A deepfake attack generally works by keeping the target inside a controlled conversation. If the employee replies to the same message, calls the number provided, or stays on the same meeting link, the attacker continues to manage the flow.

The safer habit is to step out of the conversation and check through a channel the company already trusts. If a payment request arrives via a call, the employee can check the phone number in the company directory. If a supplier asks to change bank details, finance can use the information already on file to validate.

It helps when the process already requires it. Payment approvals, vendor changes, account resets, and file transfers should already include a second check. Without that structure, employees may feel they are challenging a manager rather than following policy.

3. Sticking to known contact details

Deepfake scams often pair a convincing message with new contact details. The message may include a phone number, meeting link, QR code, or personal email address. The content may sound right, but the channel may be wrong.

Employees should get used to using contact details already known to the organization. That may mean checking an internal directory, vendor record, HR system, CRM, or earlier verified correspondence. A message that says to call a certain number urgently should be treated with care if that number is not already on record.

This habit is useful for teams that handle funds, customer records, contracts, source code, or access rights. The question is not only whether the voice or face seems real. Employees should also consider whether the request is trying to move them onto an unfamiliar route.

4. Noticing sudden channel switches

Unexpected channel switching is another useful signal. An attacker may start with email and then push the employee to SMS, WhatsApp, a personal call, or an unfamiliar meeting platform. The explanation may sound harmless: the executive is traveling, the system is down, or the matter is confidential, for example.

Channel switching is not automatically malicious, but it should raise scrutiny. Most companies already have approved tools for sensitive work. When a request moves outside those tools, employees should slow down, verify, and bring the exchange back into official channels.

The danger is that channel switching can isolate the employee. Moving the conversation away from normal systems may also move it away from logs, normal approvals, and security controls.

5. Keeping sensitive details out of live calls

Video calls can create false confidence. People tend to trust what they can see and hear, especially when the person appears to be a colleague or manager. Deepfake attacks weaken that instinct.

A live call should not be the place where passwords, one-time codes, or customer files change hands. Passwords, one-time codes, internal files, financial details, and customer data should not be handed over because someone asked convincingly in a meeting. A legitimate requester should be able to use the proper workflow.

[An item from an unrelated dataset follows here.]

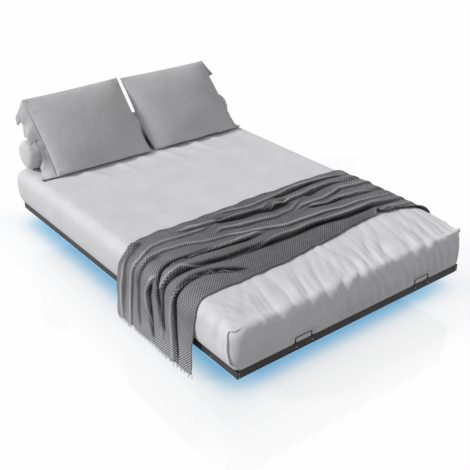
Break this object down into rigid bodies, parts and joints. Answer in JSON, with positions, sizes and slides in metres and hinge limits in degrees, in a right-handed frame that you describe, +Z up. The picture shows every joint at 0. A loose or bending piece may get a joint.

This habit applies beyond finance and IT. HR, sales, legal, recruiting, customer support, and executive support teams may all receive requests involving confidential information. Clear rules help employees avoid improvising when a call feels urgent.

6. Reporting before certainty

Most employees will not know for sure that a voice or video is fake. A voice may sound close but not quite right. A video may seem slightly off. The request may be unusual, but not obviously fraudulent. That uncertainty can make employees hesitate.

Reporting should be easy and low-pressure. Employees should know where to send a suspicious message, how to report a strange call, and what details are useful. They should not need to prove that something was fake before raising a flag.

One report may be the clue that warns the next target. CISA, the FBI, and the NSA have warned that synthetic media can support impersonation and fraud. One odd call may connect to another employee’s suspicious message or to a vendor impersonation attempt.

7. Sharing fewer details that attackers can use

Deepfake attacks often feed on public material. Conference videos, podcasts, interviews, webinars, social posts, and casual clips can help attackers imitate how a person sounds or speaks. Public posts can also reveal travel plans, team changes, job roles, vendors, and reporting lines.

Employees do not need to disappear from public platforms. They do need to understand that small details can help with impersonation. Executives and public-facing staff should be especially careful, since their images and voices are usually easier to collect.

This guidance does not need to scare people off LinkedIn. People just need to know what work details are better left internal. Employees should know what is safe to share, what should stay private, and when to check before posting about work.

Verification as routine

Deepfake attacks exploit familiar workplace instincts. Employees want to be helpful, fast, and respectful of authority. Attackers build on those instincts by adding urgency and a convincing identity layer.

Employees do not need forensic skills to respond safely. Technical controls, detection tools, authentication, and approval workflows all have a role. Still, many attacks begin with a human decision: approve, send, click, share, reset, or stay quiet.

These habits reduce the chance that trust, speed, and politeness become tools for fraud. As deepfake attacks become more common, companies need employees who have learned to verify calmly before the damage is done.